We consider the following scalar equation: u_t + uu_x − α^2 u_{txx} − α^2 uu_{xxx} = 0, (1) with α > 0. We may rewrite (1) as v_t + uv_x = 0, (2) where v = u − α^2 u_{xx} , (3) One can think of the equation (2) as the inviscid Burgers equation, v_t + v v_x = 0, where the convective velocity in the nonlinear term is replaced by a smoother velocity field u. This idea goes back to Leray (1934) who employed it in the context of the incompressible Navier-Stokes equation. Leray’s program consisted in proving existence of solutions for his modified equations and then showing that these solutions converge, as α ↓ 0, to solutions of Navier-Stokes.
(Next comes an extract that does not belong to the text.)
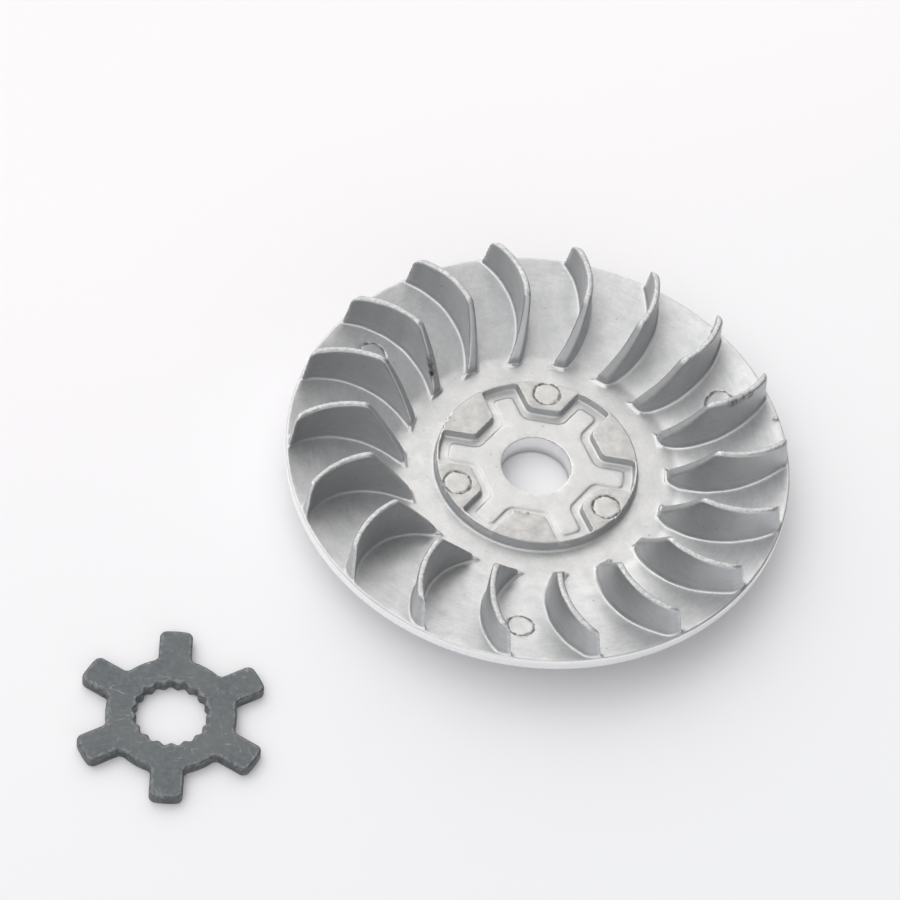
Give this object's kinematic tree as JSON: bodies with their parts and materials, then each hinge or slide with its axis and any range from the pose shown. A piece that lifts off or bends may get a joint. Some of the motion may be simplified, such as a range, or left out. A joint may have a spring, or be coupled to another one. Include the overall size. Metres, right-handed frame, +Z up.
{
  "type": "cooling fan wheel with claw washer",
  "caption": "Die-cast scooter fan wheel with curved vanes and a star-shaped hub pocket, with the loose splined claw washer that keys it to the crankshaft.",
  "frame": {"origin": "on the bench, under the middle of the kit's footprint; the wheel's axis stands at x 0.0156, y 0.0203", "axes": "+Z up along the wheel's axis, out of its fan side; +X along one arm of the hub pocket to within half a degree"},
  "size_m": [0.1394, 0.1488, 0.0185],
  "materials": {
    "cast_aluminium": "as-cast, dull satin",
    "phosphated_steel": "dark phosphate, satin"
  },
  "bodies": {
    "wheel": {"fan_wheel": "cast_aluminium"},
    "washer": {"claw_washer": "phosphated_steel"}
  },
  "joints": [
    {"name": "washer_fit", "type": "hinge", "parent": "wheel", "child": "washer", "pos_m": [-0.01732, -0.01695, 0.00417], "axis": [-0.749, 0.6626, 0], "range_deg": [0, 180]}
  ]
}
We apply Leray’s ideas in the context of Burgers equation. We show strong analytical and numerical indication that (2)-(3) (or equivalently, (1)) represent a valid regularization of the Burgers equation. That is, we claim that solutions uα (x, t) of (1) converge strongly, as α → 0, to unique entropy solutions of the inviscid Burgers equation. Interestingly, for all α > 0, the regularized equation possesses a Hamiltonian structure.

We also study the stability of the traveling waves for equation (1). These traveling waves consist of ”fronts,” which are monotonic profiles that connect a left state to a right state. The front stability results show that the regularized equation (1) mirrors the physics of rarefaction and shock waves in the Burgers equation.